No. Except for Gandhi - I wouldn't put anyone on a pedestal. Nehru was a good man but naive but he certainly isn't the villain that a combination of his successors' attitude and the masala filled gossip of the right make him out to be. He was a true Democrat and just like I will always criticize him for his China policy, I will also praise him for instilling democracy in India.
Ok, so let me measure Gandhi by your own parameters.
1. You claimed Savarkar wanted to segregate Muslims in the same way as African-Americans were in the US.
Yet it was Gandhi who segregated Muslims by agreeing to the partition of India. So by this very parameter, Savarkar and Gandhi were in the same page. Only Savarkar had a more principled stand and he stuck to his principles while Gandhi claimed to have principles, but he certainly had no problems with compromising on those principles for "national interest".
2. Next is Gandhi's claim to his "moral authority".
a.) Funny word for a man who admitted to sleeping naked with his own abused grand niece. (AFTER his wife's death)
b.) A man who denied his dying wife penicilline, but allowed the doctores to use penicillin to save his own life.
c.) A man who had no qualms asking Indians to pick up arms against the Germans, but had qualms asking them to pick up arms against the British.
d.) A man who did not do a day of honest labour after he returned by South Africa.
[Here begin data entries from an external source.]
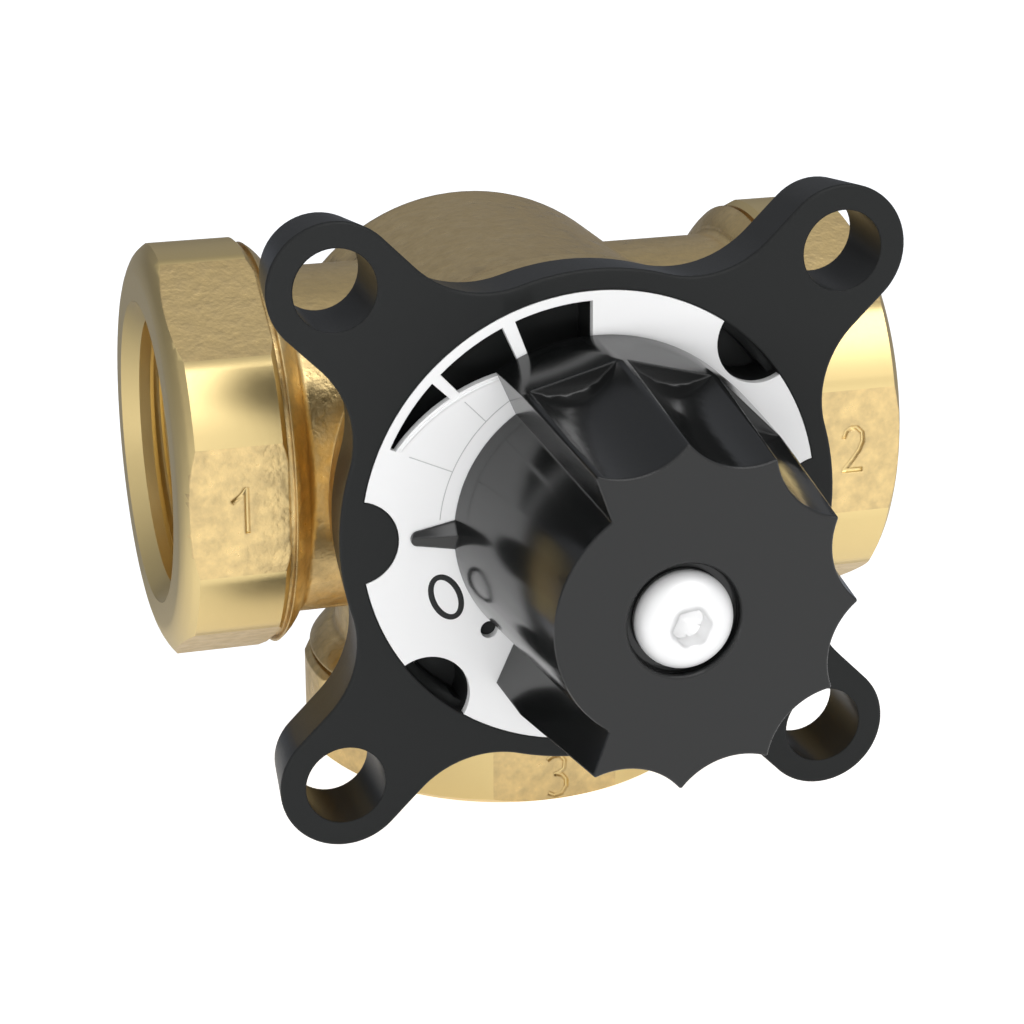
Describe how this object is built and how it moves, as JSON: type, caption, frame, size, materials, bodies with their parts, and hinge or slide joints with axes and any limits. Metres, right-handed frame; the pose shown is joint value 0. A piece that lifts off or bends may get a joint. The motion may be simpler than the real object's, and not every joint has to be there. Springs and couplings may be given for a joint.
{
  "type": "three-way mixing valve",
  "caption": "Rotary mixing valve with a brass body, threaded hexagon ends, a square moulded flange with ears, a dial and a scalloped hand knob.",
  "frame": {"origin": "centre of port 3's mouth, in the plane of its end face", "axes": "-Z out of port 3, -X out of port 1, +X out of port 2, -Y towards the knob"},
  "size_m": [0.122, 0.1304, 0.1084],
  "materials": {
    "cast_brass": "sand cast brass, shot blasted, with turned end faces",
    "turned_brass": "turned",
    "epdm": "moulded",
    "black_plastic": "moulded glass-filled nylon, semi-gloss",
    "black_steel": "black oxide",
    "white_plastic": "moulded, fine satin",
    "bearing_plastic": "turned PTFE",
    "stainless": "turned",
    "zinc_steel": "bright zinc plate"
  },
  "bodies": {
    "valve": {"valve_body": "cast_brass", "bonnet": "turned_brass", "bonnet_oring": "epdm", "mounting_flange": "black_plastic", "cover_screws": "black_steel", "dial_plate": "white_plastic", "front_bush": "bearing_plastic", "rear_bush": "bearing_plastic", "front_thrust_washer": "bearing_plastic", "rear_thrust_washer": "bearing_plastic", "spindle_oring_inner": "epdm", "spindle_oring_outer": "epdm", "seal_spacer": "bearing_plastic", "seal_retainer": "turned_brass", "stop_pins": "stainless"},
    "hand_knob": {"spindle": "stainless", "rotor": "turned_brass", "rotor_pin": "stainless", "retaining_ring": "black_steel", "stop_plate": "zinc_steel", "knob_insert": "turned_brass", "knob": "black_plastic", "knob_screw": "zinc_steel"}
  },
  "joints": [
    {"name": "spindle_turn", "type": "hinge", "parent": "valve", "child": "hand_knob", "pos_m": [0, -0.0515, 0.058], "axis": [0, 1, 0], "range_deg": [0, 90]}
  ]
}
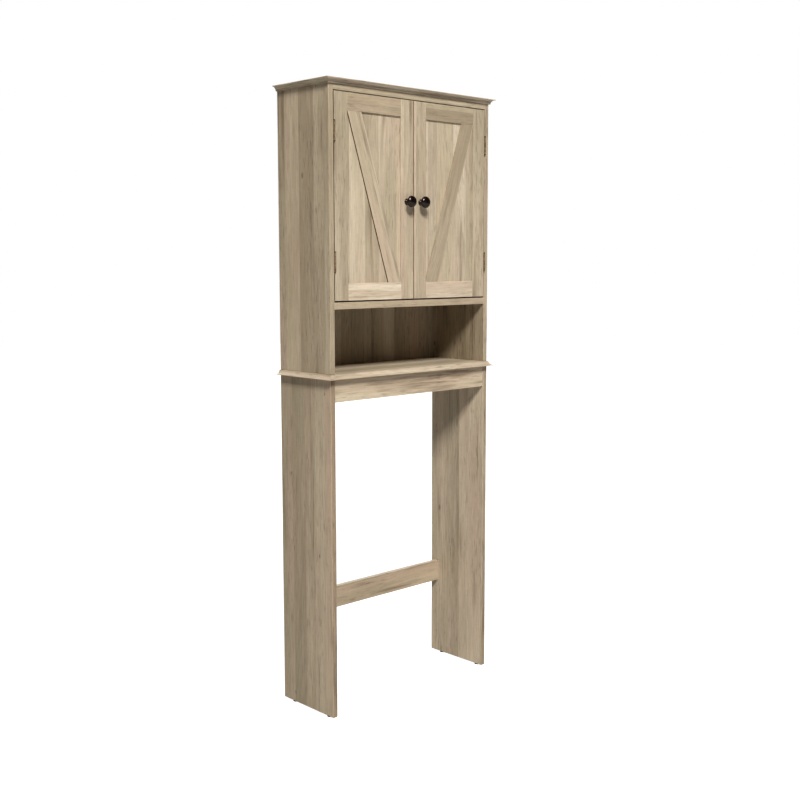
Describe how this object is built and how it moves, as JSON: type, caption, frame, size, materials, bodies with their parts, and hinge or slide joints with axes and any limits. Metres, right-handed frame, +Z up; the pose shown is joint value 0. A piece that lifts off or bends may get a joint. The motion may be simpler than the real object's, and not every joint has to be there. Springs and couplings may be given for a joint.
{
  "type": "over-toilet storage cabinet",
  "caption": "Tall free-standing bathroom cabinet on two leg panels, with braced cupboard doors above an open cubby, made to stand over a toilet.",
  "frame": {"origin": "middle of the bottom of the whole object's bounding box, on the floor; the box takes in the knobs, so it lies 121 mm in front of the plane of the back edges", "axes": "+Z up, +X to the right seen from the front, +Y towards the wall; the doors face -Y"},
  "size_m": [0.6286, 0.2422, 1.6827],
  "materials": {
    "oak_board": "matt foil-wrapped board, weathered light oak print with the grain along the board",
    "oak_moulding": "matt foil-wrapped cove strip, weathered oak print with the grain along the strip",
    "oak_door": "matt foil-wrapped door boards, weathered light oak print",
    "hardboard": "thin printed hardboard, brown oak print",
    "bronze_hinge": "dark bronze plating, satin",
    "bronze_knob": "oil-rubbed dark bronze, semi-gloss",
    "steel": "zinc-plated steel",
    "black_plastic": "matt black moulded plastic",
    "white_plastic": "matt off-white moulded plastic"
  },
  "bodies": {
    "cabinet": {"crown_board": "oak_board", "waist_board": "oak_board", "top_panel": "oak_board", "upper_side_left": "oak_board", "upper_side_right": "oak_board", "fixed_shelf": "oak_board", "leg_left": "oak_board", "leg_right": "oak_board", "apron": "oak_board", "rear_stretcher": "oak_board", "crown_moulding_front": "oak_moulding", "crown_moulding_left": "oak_moulding", "crown_moulding_right": "oak_moulding", "waist_moulding_front": "oak_moulding", "waist_moulding_left": "oak_moulding", "waist_moulding_right": "oak_moulding", "back_panel": "hardboard", "hinge_upper_left_frame_leaf": "bronze_hinge", "hinge_upper_left_pin": "bronze_hinge", "hinge_lower_left_frame_leaf": "bronze_hinge", "hinge_lower_left_pin": "bronze_hinge", "hinge_upper_right_frame_leaf": "bronze_hinge", "hinge_upper_right_pin": "bronze_hinge", "hinge_lower_right_frame_leaf": "bronze_hinge", "hinge_lower_right_pin": "bronze_hinge", "shelf_pin_front_left": "steel", "shelf_pin_rear_left": "steel", "shelf_pin_front_right": "steel", "shelf_pin_rear_right": "steel", "foot_glide_front_left": "black_plastic", "foot_glide_rear_left": "black_plastic", "foot_glide_front_right": "black_plastic", "foot_glide_rear_right": "black_plastic", "magnetic_catch": "white_plastic"},
    "door_left": {"door_left_hinge_stile": "oak_door", "door_left_meeting_stile": "oak_door", "door_left_top_rail": "oak_door", "door_left_bottom_rail": "oak_door", "door_left_centre_panel": "oak_door", "door_left_brace": "oak_door", "hinge_upper_left_door_leaf": "bronze_hinge", "hinge_lower_left_door_leaf": "bronze_hinge", "knob_left": "bronze_knob", "knob_screw_left": "steel", "strike_plate_left": "steel"},
    "door_right": {"door_right_hinge_stile": "oak_door", "door_right_meeting_stile": "oak_door", "door_right_top_rail": "oak_door", "door_right_bottom_rail": "oak_door", "door_right_centre_panel": "oak_door", "door_right_brace": "oak_door", "hinge_upper_right_door_leaf": "bronze_hinge", "hinge_lower_right_door_leaf": "bronze_hinge", "knob_right": "bronze_knob", "knob_screw_right": "steel", "strike_plate_right": "steel"},
    "shelf": {"adjustable_shelf": "oak_board"}
  },
  "joints": [
    {"name": "door_left_hinge", "type": "hinge", "parent": "cabinet", "child": "door_left", "pos_m": [-0.28263, -0.09485, 1.3855], "axis": [0, 0, -1], "range_deg": [0, 170]},
    {"name": "door_right_hinge", "type": "hinge", "parent": "cabinet", "child": "door_right", "pos_m": [0.28263, -0.09485, 1.3855], "axis": [0, 0, 1], "range_deg": [0, 170]},
    {"name": "shelf_lift", "type": "slide", "parent": "cabinet", "child": "shelf", "axis": [0, 0, 1], "range_m": [0, 0.03]}
  ]
}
He lived on monthly handouts by Birla, who ones famously said, "it cost the nation a fortune to keep Gandhi living in poverty" (mistakenly attributed to Sarojini naidu who merely repeated it)
Compare this to Savarkar who asked Indians to take up arms against the British, who was faithful to wife till the end, lived off his own resources, and was consistent in his approach to the british.
3. Next is the claim of Gandhi's popularity.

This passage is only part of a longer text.